Our bad habit of creating abstract general ideas has crept into the field of intelligence. To enlarge the compass of our minds, we have abstracted the idea of intelligence from the particular human activities that demonstrate intelligence and named it “intelligence.” Then we have applied the idea to machines, analogous to how some philosophers today apply the idea of “consciousness” to inanimate objects. We have created the phrase “AI.” And now we are being led on a futile chase for “perfect AI,” something will o’ the wisp, something just round the corner, over the hill, something we know not what.

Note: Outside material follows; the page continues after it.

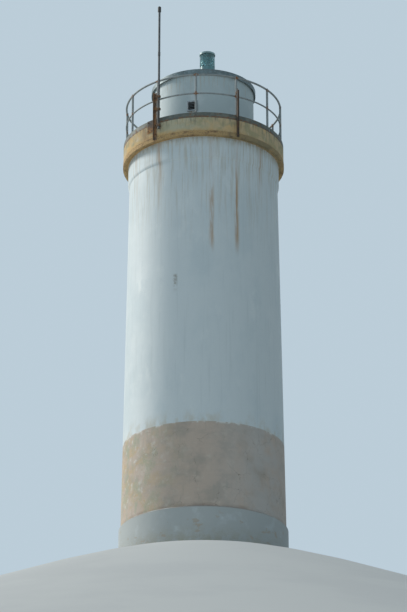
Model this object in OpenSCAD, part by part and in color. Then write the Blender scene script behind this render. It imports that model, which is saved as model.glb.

That so many fields today are involved in the chase for perfect AI, including robotics, engineering, philosophy, adaptive systems, neuroinformatics, and bio-inspired systems, to name just a few, suggests that perfect AI is a credible goal, and that through collaboration we are closing in on its secret. In fact, it is just the opposite. By studying AI from so many different sides, researchers imagine one day seeing AI from all sides, and even from its interior. But every subject has as many sides as there are radii in a sphere; that is to say, they are innumerable. Thus it is impossible to study a subject from all sides. Therefore, we typically establish an order of succession, decide which sides are most important, and create fields out of each. For example, instead of all scientists studying the universe, physicists study light, chemists study gases and liquids, and geologists study rocks, with only the slightest crossover. That so many fields study AI is a testament to the fact that researchers cannot establish an order of succession in AI, and they cannot establish one because they cannot understand AI. AI is an abstract general idea. That AI cannot be confined to a specific field or to a few fields suggests weakness, not strength.
The products of AI research will continue to prove immensely useful. They will make our lives easier and safer. I applaud their coming. But the search for perfect AI is a futile activity that belongs, at most, in a center for theoretical knowledge—for there, no one gets hurt. In contrast, professionals must deal with real life, where people and nature are unpredictable, where machines go on the blink, where abstract general ideas are meaningless, and where a client’s well-being, even life, is at stake. The world of the professional is the world of the particular and the singular, not the world of the universal and the general. This is why AI is destined to remain a useful adjunct to a human professional, but a dangerous substitute for a human professional.
1Steven Frank, MD, et al. “Relative Contribution of Core and Cutaneous Temperatures to Thermal Comfort and Autonomic Responses in Humans,” Journal of Applied Physiology, Vol. 86, Issue 5, May 1, 1999. Also conversation with the author.
2For interviews with such neuroscientists, see John Horgan, The Undiscovered Mind (The Free Press, 2000), chapter 1.